Immediately and carefully pour the hot toffee onto the prepared baking sheet. Using an offset spatula, quickly spread the toffee into a thin, even layer over the entire baking sheet. (Don’t dally as you’re doing this.) Let the toffee cool for at least 45 minutes.
Meanwhile, place the chocolate in a heatproof bowl placed over but not touching a pot of simmering water and gently stir with a rubber spatula until the chocolate has completely melted, looks smooth, and is no more than 110°F (43°C).
If necessary, gently wipe or blot any excess oil from the top of the cooled toffee with a paper towel. Spread the top of the toffee with the warm chocolate and immediately sprinkle with the nuts. Let set at room temperature until hardened, 20 to 30 minutes.
If desired, once the chocolate has set, invert the toffee, remove the baking mat, and smother the second side of the toffee with additional chocolate and nuts.
Break the cooled toffee into pieces. The toffee is best when consumed that same day or stored in an airtight container at room temperature for no more than 3 days, so make haste in packaging and gifting it. Originally published December 5, 2014.
- American Toffee
Substitute milk chocolate and lightly salted Spanish peanuts for the dark chocolate and roasted almonds.
Recipe Testers' Reviews
This is a classic English toffee, just like the overpriced ones you get coerced into buying from kids' school fundraisers (except this is way better!). As long as you have a proper thermometer, a heavy-bottomed pan, and a little confidence, this candy can be made successfully.
All the ingredients are placed in a pot and cooked until 300°F. This is something that needs a thermometer because the candy is surprisingly light colored at this point. However, it yields the perfect consistency for the toffee—not too crunchy or sticky. The recipe also calls for a Silpat onto which you pour the toffee. A silicone mat is an essential tool in candymaking and well worth the expense. Once the toffee was cooled, I coated it in chocolate and nuts. I found that coating it on just one side was enough, but not everyone agreed with my decision!
I loved the flavor of this English toffee recipe. What a great holiday gift it would make! The flavor of the almonds complemented the chocolate and sugar nicely. I did add a sprinkle of sea salt to the top of half my batch to give it a try both ways. I'm a lover of all things salty and sweet, so I preferred the salted version. Enjoy!

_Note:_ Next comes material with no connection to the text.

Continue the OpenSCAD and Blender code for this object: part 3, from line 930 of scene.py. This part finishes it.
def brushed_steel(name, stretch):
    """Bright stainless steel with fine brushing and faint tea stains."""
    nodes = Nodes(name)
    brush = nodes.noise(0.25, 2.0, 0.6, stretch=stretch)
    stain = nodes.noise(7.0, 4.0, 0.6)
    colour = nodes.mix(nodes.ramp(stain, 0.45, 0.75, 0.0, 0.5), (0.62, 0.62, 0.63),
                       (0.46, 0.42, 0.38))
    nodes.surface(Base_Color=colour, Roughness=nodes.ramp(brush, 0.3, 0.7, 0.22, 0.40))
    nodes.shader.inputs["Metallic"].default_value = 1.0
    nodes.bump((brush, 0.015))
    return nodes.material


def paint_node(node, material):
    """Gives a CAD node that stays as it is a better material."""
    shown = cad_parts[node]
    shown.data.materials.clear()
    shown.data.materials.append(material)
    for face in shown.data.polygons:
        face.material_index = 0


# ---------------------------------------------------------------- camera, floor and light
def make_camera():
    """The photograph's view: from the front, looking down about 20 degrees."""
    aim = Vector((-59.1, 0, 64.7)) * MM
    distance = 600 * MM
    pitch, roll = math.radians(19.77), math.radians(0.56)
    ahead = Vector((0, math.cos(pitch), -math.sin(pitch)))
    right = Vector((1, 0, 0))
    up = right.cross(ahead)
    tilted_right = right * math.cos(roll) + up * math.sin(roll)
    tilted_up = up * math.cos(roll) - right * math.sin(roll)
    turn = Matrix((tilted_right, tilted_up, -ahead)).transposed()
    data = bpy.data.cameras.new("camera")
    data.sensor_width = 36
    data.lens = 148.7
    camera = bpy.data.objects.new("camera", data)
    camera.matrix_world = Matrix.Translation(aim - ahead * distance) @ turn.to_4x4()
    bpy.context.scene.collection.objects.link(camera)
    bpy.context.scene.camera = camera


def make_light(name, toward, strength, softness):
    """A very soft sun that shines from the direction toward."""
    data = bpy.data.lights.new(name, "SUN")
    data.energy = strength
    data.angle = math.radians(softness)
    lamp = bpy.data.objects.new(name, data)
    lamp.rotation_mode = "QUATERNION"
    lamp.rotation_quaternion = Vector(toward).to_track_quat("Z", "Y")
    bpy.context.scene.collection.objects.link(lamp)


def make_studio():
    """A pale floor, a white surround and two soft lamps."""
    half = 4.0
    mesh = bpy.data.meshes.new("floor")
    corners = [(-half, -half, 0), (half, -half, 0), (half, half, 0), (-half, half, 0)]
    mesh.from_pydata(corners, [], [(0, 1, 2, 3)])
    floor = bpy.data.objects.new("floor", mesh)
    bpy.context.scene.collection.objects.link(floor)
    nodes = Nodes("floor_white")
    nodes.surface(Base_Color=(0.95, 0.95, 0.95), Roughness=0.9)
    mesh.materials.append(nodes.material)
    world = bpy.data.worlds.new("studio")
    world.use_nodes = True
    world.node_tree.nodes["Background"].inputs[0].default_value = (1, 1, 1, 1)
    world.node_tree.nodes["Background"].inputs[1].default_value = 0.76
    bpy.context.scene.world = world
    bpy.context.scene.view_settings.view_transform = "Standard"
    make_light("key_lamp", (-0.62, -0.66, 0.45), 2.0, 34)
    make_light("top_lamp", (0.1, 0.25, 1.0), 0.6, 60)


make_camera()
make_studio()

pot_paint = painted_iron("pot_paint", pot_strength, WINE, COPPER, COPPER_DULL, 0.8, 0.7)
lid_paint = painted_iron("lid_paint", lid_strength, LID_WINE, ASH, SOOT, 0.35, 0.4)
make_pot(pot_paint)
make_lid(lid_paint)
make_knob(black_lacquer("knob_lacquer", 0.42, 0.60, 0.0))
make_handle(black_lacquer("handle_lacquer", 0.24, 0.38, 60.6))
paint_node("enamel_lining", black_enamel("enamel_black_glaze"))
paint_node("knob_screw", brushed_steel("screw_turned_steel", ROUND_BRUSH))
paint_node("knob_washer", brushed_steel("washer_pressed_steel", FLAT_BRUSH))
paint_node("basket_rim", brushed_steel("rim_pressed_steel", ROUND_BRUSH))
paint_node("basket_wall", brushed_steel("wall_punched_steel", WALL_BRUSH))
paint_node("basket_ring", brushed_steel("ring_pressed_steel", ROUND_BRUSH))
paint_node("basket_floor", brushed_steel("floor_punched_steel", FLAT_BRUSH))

I followed the recipe exactly and the only difference I found was the time to bring the toffee to 300°F, as it took me only about 10 minutes.
WOW. What's not to like about this English toffee recipe? Crunchy, buttery, salty, sweet—this one fires on all cylinders.

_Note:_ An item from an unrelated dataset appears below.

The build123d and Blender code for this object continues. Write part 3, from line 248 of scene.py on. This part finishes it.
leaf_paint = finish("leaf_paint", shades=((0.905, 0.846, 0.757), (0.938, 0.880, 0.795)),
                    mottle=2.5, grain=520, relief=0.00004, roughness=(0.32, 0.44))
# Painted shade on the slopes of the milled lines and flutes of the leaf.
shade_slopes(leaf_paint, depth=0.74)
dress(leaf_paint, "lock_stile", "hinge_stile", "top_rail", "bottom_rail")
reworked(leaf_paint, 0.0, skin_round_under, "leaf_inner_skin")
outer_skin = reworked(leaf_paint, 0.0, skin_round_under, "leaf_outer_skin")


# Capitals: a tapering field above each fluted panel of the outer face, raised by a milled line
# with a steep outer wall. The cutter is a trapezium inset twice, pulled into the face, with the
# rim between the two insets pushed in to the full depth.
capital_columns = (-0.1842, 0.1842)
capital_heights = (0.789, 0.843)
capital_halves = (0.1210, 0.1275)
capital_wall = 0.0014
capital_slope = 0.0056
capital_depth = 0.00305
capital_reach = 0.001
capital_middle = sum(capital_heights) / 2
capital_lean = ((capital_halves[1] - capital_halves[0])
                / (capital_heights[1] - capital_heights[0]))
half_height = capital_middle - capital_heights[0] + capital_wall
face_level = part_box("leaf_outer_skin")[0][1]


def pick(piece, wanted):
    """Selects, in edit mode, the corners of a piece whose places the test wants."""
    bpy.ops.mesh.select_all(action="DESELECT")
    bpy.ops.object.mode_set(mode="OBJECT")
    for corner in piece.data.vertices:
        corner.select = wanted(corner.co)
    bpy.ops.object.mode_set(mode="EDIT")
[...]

That said, at a few points during the process of making this, I was skeptical. When I poured this toffee on my Silpat and saw it set so thin, I was concerned. Given the volume of chocolate and chopped almonds called for in the recipe, I couldn't see how the thin layer of toffee would support it all. In the end, though, the ratio of toffee to chocolate to nuts was spot-on for my taste. The thin toffee had more than enough structure to carry the other ingredients, and the textural and flavor balance among the three elements is outstanding. Be careful not to skip the step of blotting the top of the toffee with a paper towel before covering it with melted chocolate, as a fair amount of butter pools on it as it cools and the chocolate won't adhere properly with it there.
I'm thinking of making MANY batches of this English toffee to be part of my holiday goodie bags this year. If I were you, I'd do the same.
I've loved English toffee since I was a Camp Fire Girl and was forced to sell Almond Roca as a fundraiser. I remember trying Almond Roca, since a good salesperson knows her product, and sure enough, I was hooked on the crunchiness and felt it was such a special treat since they were individually wrapped in gold paper. Yet despite my deep love for English toffee, the perceived specialness that comes with anything wrapped in gold paper was intimidating enough that I never tried to make it myself—until now. While this toffee isn't wrapped up in gold paper, it is so much better than Almond Roca! The toffee is flavorful and has a light crispness to it, and when combined with the deep richness of the dark chocolate and the toasted crunchiness of the almonds, this recipe is a true hit. I prefer having just one side covered in chocolate since I like having an equal amount of toffee and chocolate in each bite. Plus, it's faster and easier!
Some tips that I jotted down for myself since I know that I'll be making this again.
-A candy thermometer, an offset spatula, and a Silpat are essential to this recipe.
-A quarter sheet pan is just the right size for this recipe. The toffee doesn't get too thin or too thick with this size pan.
-I didn't find the instructions to toast the almonds until lightly browned to be helpful since with the almond skin on, there really isn't much of a color change. Instead, I used my nose and once it spelled like toasted almonds, I took out the almonds.
Chopping the almonds takes some time. I might try a quick spin in the food processor next time to make it go faster. There is inevitably some almond dust that results from all of that chopping, and I prefer to not include that on the toffee. If you prefer the larger pieces on the toffee and no dust, then I suggest using a sieve to filter the almond dust out.
Be fast when spreading out the toffee, as it hardens quickly, and it's difficult to get the toffee to an even thickness if you wait too long (especially if you do this in a cold kitchen like I did!).